In the meantime, Loretta Lynch, the U.S. Attorney in Brooklyn,
is busy investigating the NYPD for possible civil rights
abuses. Expect a string of indictments between now and the
election.
"I
reject, with all my heart, the notion that falling crime
rates demand rising mistrust between communities and police,"
Mrs. Clinton wailed at Riverside Church the other day. "I
reject the false choice between effective policing and mutual
respect... It is a false choice to say we cannot cut crime
and have better community relations. It is a false choice
to say that we cannot have safer streets and greater trust
and confidence in the police." It is outrageous that the
First Lady gets away with this kind of lying. Her attacks
on Giuliani are idiotic. There is nothing she can do as
senator about policing in New York. But there is something
she could do about America’s exploding prison population.
The Clinton administration could have done something but
did not. Federal sentencing guidelines mandate minimum sentences
for many offenses. Many drug offenses, including possession,
carry mandatory terms. What does Hillary think about that?
Juveniles are tried as adults. Does she think that is right?
California’s "three strikes" law, whereby a third felony
conviction gets you a mandatory 25-year prison term, has
been widely imitated. Should New York adopt it? America’s
mad rush to shovel more and more people into prison long
preceded Giuliani. Since 1970 the number of people imprisoned
in the United States has quadrupled; it has trebled over
the last two decades and has continued at a steady clip
during the Clinton era.
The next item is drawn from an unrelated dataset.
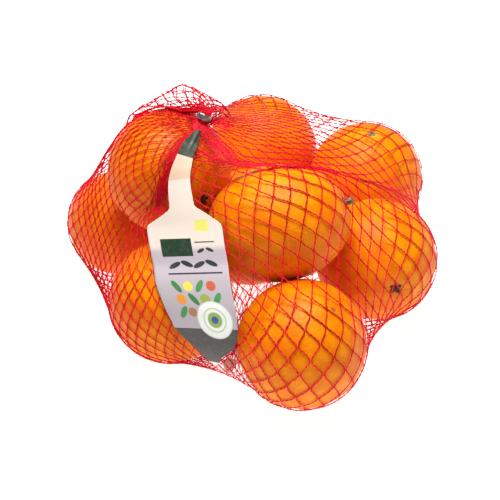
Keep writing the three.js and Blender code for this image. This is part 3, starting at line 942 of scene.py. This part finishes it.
NET_PIECES = 4
net_paths = chain_paths(drape_net())
net_paths = press_under_label(net_paths.reshape(-1, 3)).reshape(net_paths.shape)
net_paths = push_out(net_paths, STRAND_CLEAR)
net_paths[..., 2] = np.maximum(net_paths[..., 2], STRAND_CLEAR)
net_shares = zip(np.array_split(net_paths, NET_PIECES), np.array_split(tightness(net_paths), NET_PIECES))
for number, (share_of_paths, tight) in enumerate(net_shares):
    make_netting(f"netting_{number + 1}", share_of_paths, "net_of_oranges", tight=tight)

# ---- The loose tails beyond the clips, and the bundled necks inside them ----

TAIL = dict(
    lean=40, angle_from=42, angle_to=144, behind=7, tuck=14, root_rise=6, ruffle=1.6, ruffles=7, rows=15,
    columns=21, row_step=4.1, past_hem=1.1, layers_apart=2.2, crumple=1.0, clear=2.0, hem_points=90,
)
# The hem's height over the top left fruit, by the angle round that fruit from the right.
TAIL_HEM = np.array(
    ((40, 11), (51, 13.5), (66, 13.2), (75, 14.8), (82, 15.4), (94, 9.2), (107, 4.6), (125, 3.4), (145, -1))
)
UNDER_TAIL = dict(angle_from=40, angle_to=140, reach=9, drop=1.5, rows=3, columns=26)
NECK_STRANDS = 44
NECK_STRAND = dict(radius=0.42, sides=5, uneven=0.12)
GOLDEN_TURN = 2.39996


def flat_tube_columns(rows, columns):
    """For each knot of a tube pressed flat: how far across it is, from 0 to 1, and how far it is to
    the front or back, from 1 to -1."""
    round_tube = (np.arange(columns)[None] + 0.5 * (np.arange(rows) % 2)[:, None]) / columns
    across = 1 - np.abs(2 * round_tube - 1)
    front = np.sin(2 * np.pi * round_tube)
    return np.clip(across, 0, 1), front


TAIL_RISING = np.array([0, math.sin(math.radians(TAIL["lean"])), math.cos(math.radians(TAIL["lean"]))])
TAIL_BACKWARD = np.array([0, math.cos(math.radians(TAIL["lean"])), -math.sin(math.radians(TAIL["lean"]))])
TAIL_SIDE = np.array([1.0, 0, 0])


def hem_place(across):
    """The hem of the spread tail, from its right end to its left one, and the way out from the fruit there."""
    centre, radius = fruit_form("top_left")[:2]
    angle = TAIL["angle_from"] + (TAIL["angle_to"] - TAIL["angle_from"]) * across
    turn = np.radians(angle)[..., None]
    outward = np.cos(turn) * TAIL_SIDE + np.sin(turn) * TAIL_RISING
    height = np.interp(angle, TAIL_HEM[:, 0], TAIL_HEM[:, 1])
    ruffle = TAIL["behind"] + TAIL["ruffle"] * np.sin(2 * np.pi * TAIL["ruffles"] * across)
    ruffle = ruffle + TAIL["tuck"] * smooth_step(across, 0.78, 1)
    place = centre + outward * (radius + 1 + height)[..., None] + TAIL_BACKWARD * ruffle[..., None]
    return place, outward


def crumpled(points, places, amount):
    """Moves points about by smooth noise, each by its own amount."""
    for way in (TAIL_BACKWARD, TAIL_RISING, TAIL_SIDE):
        points = points + way * (amount * TAIL["crumple"] * ripple(places, 6, 0.6, 1.6))[..., None]
    return points


def top_tail_net():
    """Rows of knots of the flattened tail, from the clip out past the hem."""
    direction = unit(TOP_GATHER["along"])
    root_side = unit(TAIL_SIDE - direction * (TAIL_SIDE @ direction)) * (NECK_RADIUS - 0.8)
    root = TOP_GATHER["at"] + direction * (CLIP["start"] + CLIP["length"] - 0.8)
    across, front = flat_tube_columns(TAIL["rows"], TAIL["columns"])
    end, outward = hem_place(across)
    start = root + root_side * (1 - 2 * across)[..., None]
    bend = start + direction * TAIL["root_rise"]
    reach = np.linalg.norm(end - start, axis=-1, keepdims=True)
    run = np.arange(TAIL["rows"])[:, None, None] * TAIL["row_step"]
    part = np.minimum(run / reach, 1)
    points = (1 - part) ** 2 * start + 2 * part * (1 - part) * bend + part**2 * end
    points = points + outward * np.maximum(run - reach, 0)
    points = points + TAIL_BACKWARD * (part[..., 0] * front * TAIL["layers_apart"])[..., None]
    return crumpled(points, np.stack([across * 14, part[..., 0] * 7, front * 2], -1), part[..., 0])


def cut_at_hem(paths):
    """How many points of each path lie inside the hem."""
    centre, radius = fruit_form("top_left")[:2]
    arm = paths - centre
    right, up = arm @ TAIL_SIDE, arm @ TAIL_RISING
    height = np.hypot(right, up) - radius - 1
    hem = np.interp(np.degrees(np.arctan2(up, right)), TAIL_HEM[:, 0], TAIL_HEM[:, 1]) + TAIL["past_hem"]
    outside = height > hem
    outside[:, :4] = False
    first = outside.argmax(1)
    return np.where(outside.any(1), first, paths.shape[1])


def hem_paths():
    """Two strands along the folded edge of the tail."""
    across = np.linspace(0, 1, TAIL["hem_points"])
    place, outward = hem_place(across)
    paths = []
    for apart in (-1, 1):
        places = np.stack([across * 14, np.full_like(across, 7), np.full_like(across, 2 * apart)], -1)
        paths.append(crumpled(place + TAIL_BACKWARD * apart, places, np.full_like(across, 0.6)))
    return np.array(paths)


def under_tail_net():
    """Rows of knots of the short, flat lower tail."""
    direction = unit(UNDER_GATHER["along"])
    root = UNDER_GATHER["at"] + direction * (CLIP["start"] + CLIP["length"] - 0.5)
    across, front = flat_tube_columns(UNDER_TAIL["rows"], UNDER_TAIL["columns"])
    angle = np.radians(UNDER_TAIL["angle_from"] + (UNDER_TAIL["angle_to"] - UNDER_TAIL["angle_from"]) * across)
    spoke = np.stack([np.cos(angle), np.sin(angle), np.zeros_like(angle)], -1)
    part = (np.arange(UNDER_TAIL["rows"]) / (UNDER_TAIL["rows"] - 1))[:, None, None]
    points = root + spoke * (1 + UNDER_TAIL["reach"] * part) + np.array([0, 0, -UNDER_TAIL["drop"]]) * part
    points[..., 2] += front * 0.5
    return points


def neck_paths(gather):
    """Short strands packed side by side through a clip."""
    axis, across, other = gather_axes(gather)
    number = np.arange(NECK_STRANDS)
    turn = number * GOLDEN_TURN
    reach = (NECK_RADIUS - 0.7) * np.sqrt((number + 0.5) / NECK_STRANDS)
    spoke = np.cos(turn)[:, None] * across + np.sin(turn)[:, None] * other
    steps = np.linspace(NECK_RISE - 1.5, CLIP["start"] + CLIP["length"] + 0.6, 8)
    paths = gather["at"] + (spoke * reach[:, None])[:, None] + axis * steps[:, None]
    return paths + NECK_STRAND["uneven"] * rng.standard_normal(paths.shape)


tail_paths = chain_paths(top_tail_net())
tail_kept = cut_at_hem(tail_paths)
make_netting("tail_netting", push_out(tail_paths, TAIL["clear"]), "top_tail", tail_kept)
make_netting("tail_hem", push_out(hem_paths(), TAIL["clear"]), "top_tail")
make_netting("under_tail_netting", chain_paths(under_tail_net()), "under_tail")
for gather_name, gather in (("top", TOP_GATHER), ("under", UNDER_GATHER)):
    vertices, quads = tubes(neck_paths(gather), NECK_STRAND["radius"], NECK_STRAND["sides"])
    neck = new_object(gather_name + "_neck", vertices, quads, strand)
    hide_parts("net_of_oranges")

# ---- The crimped clips ----

CLIP_TURNS = 72
CLIP_LAP = 0.8
CLIP_CRIMP = 0.10
CLIP_WARP = 0.12


def make_clip(name, gather, node):
    """A flat metal band bent round the neck to an oval, its ends lapped and its sides crimped in."""
    axis, across, other = gather_axes(gather)
    turn = np.arange(CLIP_TURNS) / CLIP_TURNS * 2 * np.pi
    crimp = 1 - CLIP_CRIMP * np.abs(np.sin(2 * turn)) ** 3
    lap = CLIP_LAP * np.clip(turn / (2 * np.pi) * 4 - 3, 0, 1) * np.clip((2 * np.pi - turn) / 0.25, 0, 1)
    half = CLIP["length"] / 2
    side = half - 0.5
    ring = ((-0.5, -half), (0, -side), (0, side), (-0.5, half))
    ring += ((-1.2, half), (-1.7, side), (-1.7, -side), (-1.2, -half))
    middle = gather["at"] + axis * (CLIP["start"] + half)
    rows = []
    for inward, along in ring:
        wide = (CLIP["width"] / 2 + inward - CLIP_LAP / 2) * crimp + lap * 0.5
        high = (CLIP["height"] / 2 + inward * 0.8) * crimp + lap * 0.5
        oval = (np.cos(turn) * wide)[:, None] * across + (np.sin(turn) * high)[:, None] * other
        rows.append(middle + oval + axis * (along + CLIP_WARP * np.sin(5 * turn))[:, None])
    points = np.concatenate(rows)
    faces = []
    for row in range(len(ring)):
        here, below = row * CLIP_TURNS, (row + 1) % len(ring) * CLIP_TURNS
        for column in range(CLIP_TURNS):
            after = (column + 1) % CLIP_TURNS
            faces.append((here + column, here + after, below + after, below + column))
    piece = new_object(name, points, faces, metal)
    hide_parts(node)


make_clip("top_clip_band", TOP_GATHER, "top_clip")
make_clip("under_clip_band", UNDER_GATHER, "under_clip")

# ---- Stage ----


def area_light(name, at, target, size, watts):
    light = bpy.data.lights.new(name, "AREA")
    light.size = size
    light.energy = watts
    lamp = bpy.data.objects.new(name, light)
    lamp.location = at
    lamp.rotation_euler = (Vector(target) - Vector(at)).to_track_quat("-Z", "Y").to_euler()
    bpy.context.scene.collection.objects.link(lamp)


CAMERA_RISE = math.radians(40)
CAMERA_REACH = 0.85
CAMERA_TARGET = Vector((1.0, -14.9, 50)) * MM
FRAME_PIXELS = 500
FOCAL_PIXELS = 1375.6
FRAME_SHIFT = -10 / FRAME_PIXELS

camera_data = bpy.data.cameras.new("camera")
camera = bpy.data.objects.new("camera", camera_data)
bpy.context.scene.collection.objects.link(camera)
camera_data.lens = FOCAL_PIXELS / FRAME_PIXELS * camera_data.sensor_width
camera_data.shift_y = FRAME_SHIFT
back = Vector((0, -math.cos(CAMERA_RISE), math.sin(CAMERA_RISE)))
camera.location = CAMERA_TARGET + back * CAMERA_REACH
camera.rotation_euler = (-back).to_track_quat("-Z", "Y").to_euler()
bpy.context.scene.camera = camera

FLOOR_GLOW = 0.92
FLOOR_SIZE = 6
SKY_GLOW = 0.09
AIM = (0, 0, 0.05)
KEY_LIGHT = dict(at=(-0.05, 0.12, 1.0), target=AIM, size=0.5, watts=16.4)
FILL_LIGHT = dict(at=(0.35, -0.8, 0.7), target=AIM, size=0.7, watts=0.45)


def floor_material():
    """A pale, softly lit studio table."""
    nodes = Nodes("floor_white", 0.6)
    color = nodes.mix(nodes.fade(nodes.noise(300), 0.3, 0.7, 0, 1), (0.90, 0.90, 0.90), (0.93, 0.93, 0.93))
    return nodes.finish(color, Emission_Color=(1, 1, 1, 1), Emission_Strength=FLOOR_GLOW)


bpy.ops.mesh.primitive_plane_add(size=FLOOR_SIZE)
floor = bpy.context.object
floor.name = "floor"
floor.data.materials.append(floor_material())

world = bpy.data.worlds.new("studio")
bpy.context.scene.world = world
world.use_nodes = True
world.node_tree.nodes["Background"].inputs["Color"].default_value = (1, 1, 1, 1)
world.node_tree.nodes["Background"].inputs["Strength"].default_value = SKY_GLOW
bpy.context.scene.view_settings.view_transform = "Standard"
area_light("key", **KEY_LIGHT)
area_light("fill", **FILL_LIGHT)

bpy.context.view_layer.update()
Today, the U.S. imprisons more people
than any other country in the world save perhaps Russia.
The United States has 5 percent of the world’s population
and 25 percent of its prisoners.
The
Bill Bennetts of this world rejoice. A large prison population,
they claim, is a small price to pay for safe streets. However,
it is not murderers and rapists who are filling up the cells.
Most of the new inmates are nonviolent offenders. Of America’s
2-million prison population, about 1.2 million (60 percent)
comprise nonviolent offenders. Incidentally, one could easily
eliminate all crime by locking up, say, a quarter of the
population. At what point would Bennett admit that the policy
had failed? When the prison population reaches four million?
Five million? Ten?
As
for Hillary, not only is she dishonest, she even gets her
facts wrong about New York. Compared to other states, New
York’s record is pretty good: the crime rate here fell despite
one of the slowest growing prison populations in the country.
Between 1992 and 1997, the number of people behind bars
in New York went up from 61,736 to 70,026. Violent crime,
on the other hand, went down by 38.6 percent and the murder
rate by 54.5 percent. During the same time, California’s
prison population grew by 30 percent while its violent crime
rate went down a mere 23 percent, and the murder rate by
28 percent.
America’s
prison population is not likely to go down anytime soon.
Prisons today are big business. There is a financial incentive
to incarcerate ever greater numbers of offenders–too many
people would stand to lose too much money if the prison
gates swung open. Prisons provide employment to a vast correctional
staff. In times of recession, when prison population tends
to expand even faster than usual, they will soak up the
unemployed. Plus, prisoners need to be fed, clothed, provided
with plumbing and telephone services. Inmate telephone calls
are estimated to generate more than $1 billion a year. A
lot of companies’ livelihoods depend on the prison system.
A 1998 article in The Atlantic described something
called a Corrections Yellow Pages that lists more than a
thousand vendors. Among the items on sale were a "violent
prisoner chair," made of belts and shackles attached to
a metal frame, with special accessories for juveniles. There
was also BOSS–a "body-orifice security scanner." Meanwhile
corporations are busy constructing private prisons, which
can be built faster than state prisons and are cheaper to
operate. Private prisons generally use nonunion labor. Corrections
staffs earn less than they would in the state sector, and
receive fewer benefits and no pension.